Copy the line containing "return turned(name, RUBBER, profile, (axle, side", then all lines after it up to and including the final line of the material, exactly and without additions.

— start —

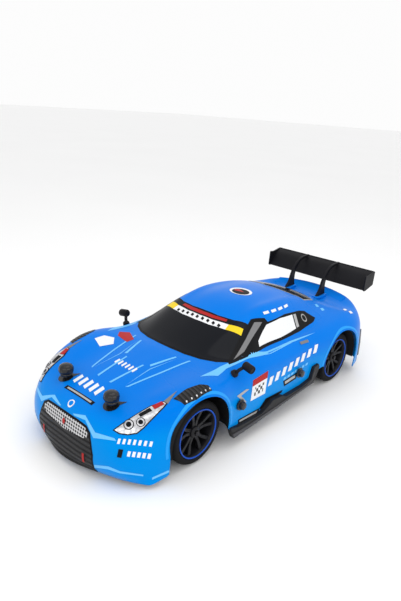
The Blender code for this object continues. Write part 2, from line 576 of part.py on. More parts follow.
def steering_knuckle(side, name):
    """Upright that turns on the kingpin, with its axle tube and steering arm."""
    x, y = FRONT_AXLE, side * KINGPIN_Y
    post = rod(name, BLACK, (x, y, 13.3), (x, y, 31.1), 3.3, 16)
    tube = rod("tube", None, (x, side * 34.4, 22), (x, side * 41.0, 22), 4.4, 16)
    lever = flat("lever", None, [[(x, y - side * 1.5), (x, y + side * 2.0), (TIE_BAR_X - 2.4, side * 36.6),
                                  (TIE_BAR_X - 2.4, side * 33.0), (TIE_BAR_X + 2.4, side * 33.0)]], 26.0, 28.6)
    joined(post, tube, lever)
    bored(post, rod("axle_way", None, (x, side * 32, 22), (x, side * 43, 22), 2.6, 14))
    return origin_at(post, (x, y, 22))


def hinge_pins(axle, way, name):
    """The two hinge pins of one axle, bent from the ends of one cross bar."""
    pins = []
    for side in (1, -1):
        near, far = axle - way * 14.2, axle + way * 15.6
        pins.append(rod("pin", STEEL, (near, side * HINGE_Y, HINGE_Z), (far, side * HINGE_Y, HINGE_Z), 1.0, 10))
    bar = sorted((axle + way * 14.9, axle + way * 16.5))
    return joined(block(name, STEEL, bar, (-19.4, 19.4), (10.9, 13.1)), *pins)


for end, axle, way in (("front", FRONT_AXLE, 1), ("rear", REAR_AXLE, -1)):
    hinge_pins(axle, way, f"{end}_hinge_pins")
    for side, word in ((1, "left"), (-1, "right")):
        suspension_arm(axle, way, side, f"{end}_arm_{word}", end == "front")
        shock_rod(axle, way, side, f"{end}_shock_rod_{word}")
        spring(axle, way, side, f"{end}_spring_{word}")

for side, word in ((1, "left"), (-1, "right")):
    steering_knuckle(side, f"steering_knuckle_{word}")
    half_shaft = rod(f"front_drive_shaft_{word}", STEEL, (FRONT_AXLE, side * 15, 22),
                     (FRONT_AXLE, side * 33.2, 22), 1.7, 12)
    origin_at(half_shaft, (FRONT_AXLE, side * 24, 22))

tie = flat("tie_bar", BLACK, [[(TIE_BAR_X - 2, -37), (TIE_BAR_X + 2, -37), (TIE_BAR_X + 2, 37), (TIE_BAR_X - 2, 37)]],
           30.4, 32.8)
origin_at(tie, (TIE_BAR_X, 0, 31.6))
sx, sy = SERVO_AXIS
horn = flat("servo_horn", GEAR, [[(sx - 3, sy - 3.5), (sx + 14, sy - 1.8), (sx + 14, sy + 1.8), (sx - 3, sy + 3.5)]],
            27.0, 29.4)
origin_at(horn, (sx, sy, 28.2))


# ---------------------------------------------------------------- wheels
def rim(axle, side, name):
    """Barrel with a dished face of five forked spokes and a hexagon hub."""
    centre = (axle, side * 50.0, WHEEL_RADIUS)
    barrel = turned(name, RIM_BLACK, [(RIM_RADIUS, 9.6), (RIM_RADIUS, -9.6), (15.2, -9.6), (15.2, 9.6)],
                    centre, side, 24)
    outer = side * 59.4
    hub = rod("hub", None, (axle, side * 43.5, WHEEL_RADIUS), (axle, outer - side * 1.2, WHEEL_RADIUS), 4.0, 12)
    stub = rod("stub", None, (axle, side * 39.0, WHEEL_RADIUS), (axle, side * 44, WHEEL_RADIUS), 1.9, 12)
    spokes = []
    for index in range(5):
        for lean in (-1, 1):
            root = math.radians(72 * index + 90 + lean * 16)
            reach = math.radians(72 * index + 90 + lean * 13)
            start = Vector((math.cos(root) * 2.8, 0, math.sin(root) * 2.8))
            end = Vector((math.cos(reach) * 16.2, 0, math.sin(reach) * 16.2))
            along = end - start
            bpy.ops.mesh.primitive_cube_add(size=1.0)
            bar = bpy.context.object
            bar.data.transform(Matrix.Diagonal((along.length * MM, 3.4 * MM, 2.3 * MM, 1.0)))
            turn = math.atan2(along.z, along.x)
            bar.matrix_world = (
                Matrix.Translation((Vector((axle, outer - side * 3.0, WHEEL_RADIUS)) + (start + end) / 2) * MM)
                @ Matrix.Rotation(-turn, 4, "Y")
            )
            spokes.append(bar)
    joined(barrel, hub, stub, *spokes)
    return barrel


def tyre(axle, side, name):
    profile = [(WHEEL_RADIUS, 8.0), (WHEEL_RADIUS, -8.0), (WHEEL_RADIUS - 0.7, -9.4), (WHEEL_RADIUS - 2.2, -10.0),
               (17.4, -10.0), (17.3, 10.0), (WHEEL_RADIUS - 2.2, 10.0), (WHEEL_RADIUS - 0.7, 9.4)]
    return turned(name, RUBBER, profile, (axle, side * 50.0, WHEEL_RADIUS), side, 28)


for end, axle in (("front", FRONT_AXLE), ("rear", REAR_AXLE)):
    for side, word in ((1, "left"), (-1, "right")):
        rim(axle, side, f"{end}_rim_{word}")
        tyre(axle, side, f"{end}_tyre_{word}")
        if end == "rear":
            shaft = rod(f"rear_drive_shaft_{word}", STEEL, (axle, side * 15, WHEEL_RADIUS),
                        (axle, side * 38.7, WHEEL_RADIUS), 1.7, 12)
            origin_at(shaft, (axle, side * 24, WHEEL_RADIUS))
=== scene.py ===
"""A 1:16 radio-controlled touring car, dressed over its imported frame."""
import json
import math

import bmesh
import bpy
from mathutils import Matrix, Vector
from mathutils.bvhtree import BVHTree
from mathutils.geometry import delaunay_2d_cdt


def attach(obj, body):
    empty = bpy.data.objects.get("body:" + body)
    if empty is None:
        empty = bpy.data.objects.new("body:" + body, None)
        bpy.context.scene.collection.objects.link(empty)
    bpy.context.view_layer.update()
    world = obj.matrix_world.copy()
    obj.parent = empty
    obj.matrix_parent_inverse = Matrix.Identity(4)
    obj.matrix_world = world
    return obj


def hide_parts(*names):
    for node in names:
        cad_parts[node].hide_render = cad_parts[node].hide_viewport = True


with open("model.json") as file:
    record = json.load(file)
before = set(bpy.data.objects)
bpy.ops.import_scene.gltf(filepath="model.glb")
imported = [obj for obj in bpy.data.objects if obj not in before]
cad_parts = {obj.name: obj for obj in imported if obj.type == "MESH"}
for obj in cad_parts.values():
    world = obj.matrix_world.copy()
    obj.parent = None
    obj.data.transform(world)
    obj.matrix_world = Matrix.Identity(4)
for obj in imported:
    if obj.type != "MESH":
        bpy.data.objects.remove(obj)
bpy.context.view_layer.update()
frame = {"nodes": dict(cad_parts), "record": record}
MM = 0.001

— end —

-- RESULT OF THIS EXERCISE --
    return turned(name, RUBBER, profile, (axle, side * 50.0, WHEEL_RADIUS), side, 28)


for end, axle in (("front", FRONT_AXLE), ("rear", REAR_AXLE)):
    for side, word in ((1, "left"), (-1, "right")):
        rim(axle, side, f"{end}_rim_{word}")
        tyre(axle, side, f"{end}_tyre_{word}")
        if end == "rear":
            shaft = rod(f"rear_drive_shaft_{word}", STEEL, (axle, side * 15, WHEEL_RADIUS),
                        (axle, side * 38.7, WHEEL_RADIUS), 1.7, 12)
            origin_at(shaft, (axle, side * 24, WHEEL_RADIUS))
=== scene.py ===
"""A 1:16 radio-controlled touring car, dressed over its imported frame."""
import json
import math

import bmesh
import bpy
from mathutils import Matrix, Vector
from mathutils.bvhtree import BVHTree
from mathutils.geometry import delaunay_2d_cdt


def attach(obj, body):
    empty = bpy.data.objects.get("body:" + body)
    if empty is None:
        empty = bpy.data.objects.new("body:" + body, None)
        bpy.context.scene.collection.objects.link(empty)
    bpy.context.view_layer.update()
    world = obj.matrix_world.copy()
    obj.parent = empty
    obj.matrix_parent_inverse = Matrix.Identity(4)
    obj.matrix_world = world
    return obj


def hide_parts(*names):
    for node in names:
        cad_parts[node].hide_render = cad_parts[node].hide_viewport = True


with open("model.json") as file:
    record = json.load(file)
before = set(bpy.data.objects)
bpy.ops.import_scene.gltf(filepath="model.glb")
imported = [obj for obj in bpy.data.objects if obj not in before]
cad_parts = {obj.name: obj for obj in imported if obj.type == "MESH"}
for obj in cad_parts.values():
    world = obj.matrix_world.copy()
    obj.parent = None
    obj.data.transform(world)
    obj.matrix_world = Matrix.Identity(4)
for obj in imported:
    if obj.type != "MESH":
        bpy.data.objects.remove(obj)
bpy.context.view_layer.update()
frame = {"nodes": dict(cad_parts), "record": record}
MM = 0.001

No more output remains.